Colorful photographs could be genuine colors - if this is so then for the most part these would be colors that the human eye would not be able to detect. They are colors that would only be detected by long-exposure photographs.
Nowadays there is camera film that you can use during the night and which will produce photos showing green grass and so on. This would be a good example of the type of effect mentioned in the previous paragraph - the camera is picking up a color which we do actually know to be genuine but which the human eye would never detect during night-time however long it looked at a particular object or a particular scene.
CCD is short for Charged Couple Device. These are semiconductor devices, typically about two centimeters square (or almost square). They are extremely efficient, usually recording about 70% of the radiation that hits them (photographs only record about a few percent).
Needless to say, there are problems - to briefly summarize a few
- In any CCD, some of the detector elements (detector pixels) will be faulty. In a similar vein, the sensitivity to light of the many pixels will vary slightly.
- 'Noise' will be recorded from ionizing radiation such as cosmic rays
- Signals could be generated due to motion of electrons arising from the thermal energy of the CCD (this is called dark current). This effect is often countered by cooling the CCD (using liquid nitrogen, for example). The effect is often unimportant for visual light detection, but is more important for working in the infra-red.

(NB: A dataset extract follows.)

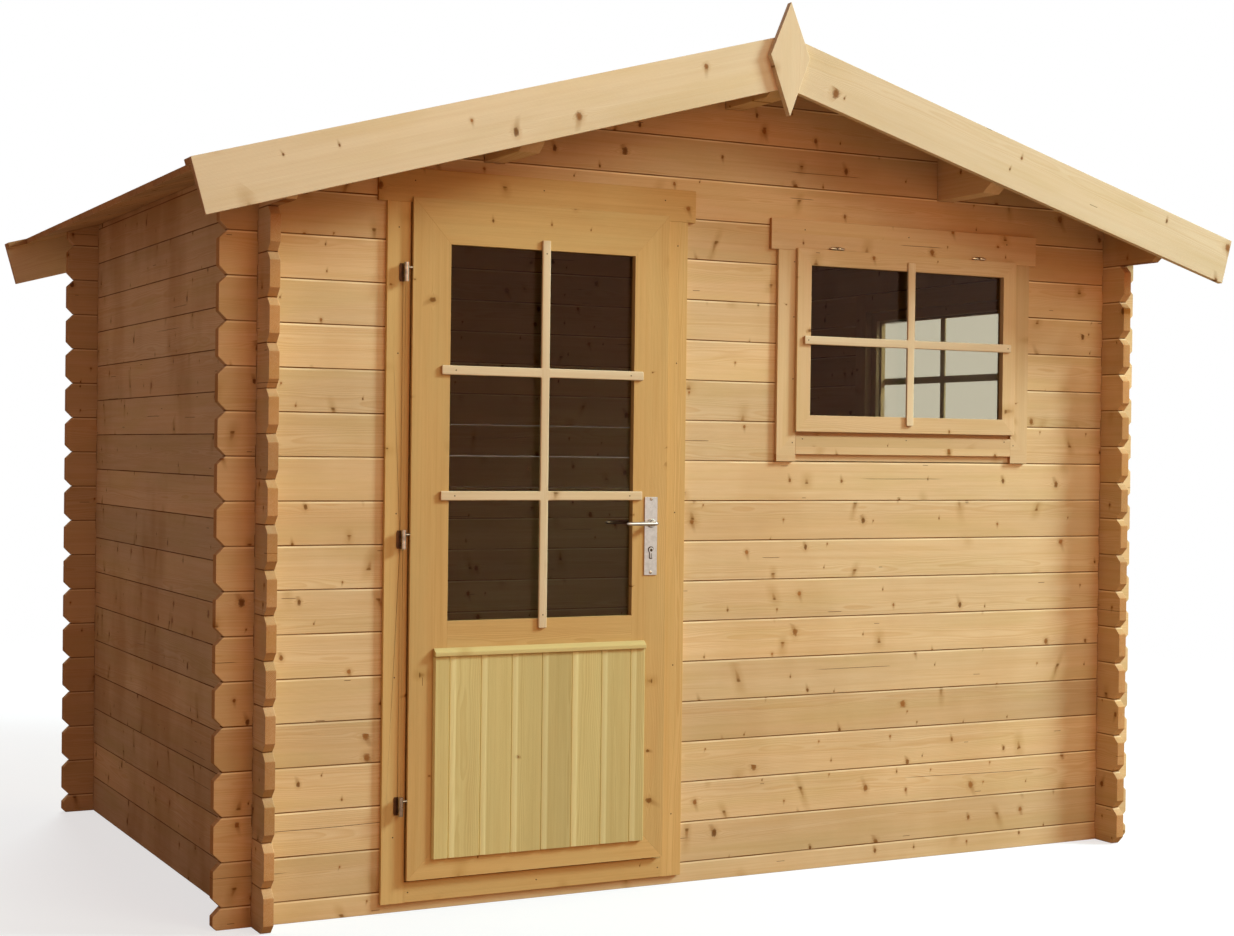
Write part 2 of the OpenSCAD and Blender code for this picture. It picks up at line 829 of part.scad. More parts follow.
// Both levers on their spindle; they turn together
module door_levers() {
    outer = leaf_front - plate_t - lever_out;
    inner = leaf_back + plate_t + lever_out;
    color(metal) at_door() translate([plate_x, 0, lever_z]) {
        translate([0, inner, 0]) rotate([90, 0, 0]) cylinder(h = inner - outer, r = spindle_r, $fn = 48);
        for (ends = [[outer, leaf_front + 5], [leaf_back - 5, inner]])
            translate([0, ends[1], 0]) rotate([90, 0, 0]) cylinder(h = ends[1] - ends[0], r = lever_r, $fn = 48);
        for (y = [outer, inner])
            translate([0, y, 0]) {
                sphere(r = lever_r, $fn = 48);
                rotate([0, -90, 0]) cylinder(h = lever_l - lever_r, r = lever_r, $fn = 48);
                translate([lever_r - lever_l, 0, 0]) sphere(r = lever_r, $fn = 48);
            }
    }
}

// ---- Windows, in the wall's own frame: x from the window's middle, z from the opening's foot ----

module at_front_window() {
    translate([window_x, -half_d, front_window_foot]) children();
}

module at_side_window() {
    translate([half_w, side_window_y, side_window_foot]) rotate([0, 0, 90]) children();
}

// Posts and rails in the opening, with casing boards outside and a casing ring inside
module window_frame() {
    casing = window_in + casing_w;
    difference() {
        union() {
            block(-window_out, window_out, -wall_seat, inner_face, frame_gap, window_hole_h - frame_gap);
            for (side = [0, 1])
                mirror([side, 0, 0])
                    block(window_in, casing, -casing_t, -wall_seat, 0, window_in_top);
            block(-casing, casing, inner_face, inner_casing, window_in_foot - casing_w,
                  window_in_top + casing_w);
        }
        block(-window_in, window_in, -casing_t - 1, inner_casing + 1, window_in_foot, window_in_top);
    }
}

// Head board over a window, and the board under its casement
module window_boards() {
    casing = window_in + casing_w;
    block(-casing - head_past, casing + head_past, -casing_t, -wall_seat, window_in_top,
          window_in_top + head_h);
    block(-window_in + wall_seat, window_in - wall_seat, -casing_t, -wall_seat, apron_lift,
          apron_lift + apron_h);
}

module casement() {
    front = casement_front;
    lip = front + casement_lip_t;
    back = front + casement_t;
    play = casement_lip + casement_gap;
    difference() {
        union() {
            block(-casement_half, casement_half, front, lip, casement_lift, casement_top);
            block(-casement_half + play, casement_half - play, lip, back, casement_lift + play,
                  casement_top - play);
        }
        block(-sight_half, sight_half, front - 1, back + 1, sight_foot, sight_top);
        glass_rebate(sight_half, sight_foot, sight_top, front, back);
    }
}

module front_window_frame() {
    color(joinery_pine) at_front_window() window_frame();
}

module front_window_boards() {
    color(joinery_pine) at_front_window() window_boards();
}

module front_window_casement() {
    color(joinery_pine) at_front_window() casement();
}

module front_window_glass() {
    color(pane) at_front_window() pane_sheet(sight_half, sight_foot, sight_top, casement_front);
}

module front_window_bars() {
    color(pale_pine) at_front_window() bar_lattice(sight_half, sight_foot, sight_top, casement_front, 2);
}

module side_window_frame() {
    color(joinery_pine) at_side_window() window_frame();
}

module side_window_boards() {
    color(joinery_pine) at_side_window() window_boards();
}

module side_window_casement() {
    color(joinery_pine) at_side_window() casement();
}

module side_window_glass() {
    color(pane) at_side_window() pane_sheet(sight_half, sight_foot, sight_top, casement_front);
}

module side_window_bars() {
    color(pale_pine) at_side_window() bar_lattice(sight_half, sight_foot, sight_top, casement_front, 2);
}

front_wall_lower();
front_wall_left();
front_wall_middle();
front_wall_corner();
front_gable();
back_wall();
back_gable();
left_wall();
right_wall_lower();
right_wall_front();
right_wall_back();
eave_logs();
purlins();
roof_left();
roof_right();
front_barge_boards();
back_barge_boards();
finials();
floor_bearers();
floor_boards();
door_jambs();
door_head();
door_head_board();
door_sill();
door_hinge_pins();
door_stiles();
door_rails();
door_glass();
door_bars();
door_panel();
door_moulding();
door_hinge_knuckles();
door_handle_plates();
door_levers();
front_window_frame();
front_window_boards();
front_window_casement();
front_window_glass();
front_window_bars();
side_window_frame();
side_window_boards();
side_window_casement();
side_window_glass();
side_window_bars();
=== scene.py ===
import math

import bmesh
import bpy
from mathutils import Matrix, Vector


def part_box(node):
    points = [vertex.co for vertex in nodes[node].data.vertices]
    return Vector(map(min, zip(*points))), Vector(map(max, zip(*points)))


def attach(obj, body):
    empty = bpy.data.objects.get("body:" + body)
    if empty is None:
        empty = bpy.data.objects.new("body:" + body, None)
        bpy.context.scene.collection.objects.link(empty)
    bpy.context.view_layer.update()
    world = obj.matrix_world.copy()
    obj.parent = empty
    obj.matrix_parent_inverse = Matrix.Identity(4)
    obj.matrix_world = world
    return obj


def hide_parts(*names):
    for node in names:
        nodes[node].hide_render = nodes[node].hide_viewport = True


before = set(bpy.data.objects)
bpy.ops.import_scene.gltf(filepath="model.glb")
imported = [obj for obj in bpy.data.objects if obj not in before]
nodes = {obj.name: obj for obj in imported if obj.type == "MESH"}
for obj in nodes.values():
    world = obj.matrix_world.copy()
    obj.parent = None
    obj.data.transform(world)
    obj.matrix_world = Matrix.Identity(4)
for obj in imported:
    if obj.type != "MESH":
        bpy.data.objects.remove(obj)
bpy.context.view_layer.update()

X, Y, Z = range(3)


def low_of(name, axis):
    """Where a node starts along an axis."""
    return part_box(name)[0][axis]


def high_of(name, axis):
    """Where a node ends along an axis."""
    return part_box(name)[1][axis]


def middle_of(name, axis):
    """The middle of a node along an axis."""
    return (low_of(name, axis) + high_of(name, axis)) / 2


# The logs, the walls' outer faces and the middle planes of the logs behind them
LOG_HEIGHT = 0.114
LOG_T = 0.028
LOG_COURSES = 16
LOG_NOSE = 0.022
HALF_LOG = LOG_HEIGHT / 2
WALL_X = high_of("right_wall_front", X)
WALL_Y = high_of("back_wall", Y)
LOG_END = high_of("back_wall", X) - WALL_X
SIDE_LOG = WALL_X - LOG_T / 2
FRONT_LOG = WALL_Y - LOG_T / 2

# The roof: its boards end short of the longer board along each gable edge
ROOF_PITCH = math.radians(15.7)
ROOF_T = 0.017
ROOF_PEAK = high_of("roof_right", Z)
ROOF_END = high_of("roof_right", Y)
VERGE_EDGE = high_of("roof_right", X)
VERGE_W = 0.044
VERGE_PAST = 0.060
ROOF_BOARDS_END = ROOF_END - VERGE_W
BOARD_EDGE = VERGE_EDGE - VERGE_PAST
ROOF_BOARD_COUNT = 25
ROOF_BOARD = 2 * ROOF_BOARDS_END / ROOF_BOARD_COUNT

# The floor
FLOOR_LOW = low_of("floor_boards", Z)
FLOOR_HIGH = high_of("floor_boards", Z)
FLOOR_HALF_X = high_of("floor_boards", X)
FLOOR_HALF_Y = high_of("floor_boards", Y)
FLOOR_BOARD_COUNT = 18
FLOOR_BOARD = 2 * FLOOR_HALF_Y / FLOOR_BOARD_COUNT

# Half the fine joint between two boards, and half the width of the tongue in it
HALF_JOINT = 0.0003
HALF_TONGUE = 0.004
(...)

- Problems with faulty pixels and noise could be countered using computer imaging, by comparing with adjacent pixels.
- Different sensitivities to light could be countered by 'flat-fielding', i.e. taking an image of a uniformly-illuminated light source and using this information to adjust the astronomical image.
- Dark current could be counterd by taking exposures with the shutter closed, and subtracting this exposure from a 'proper' image.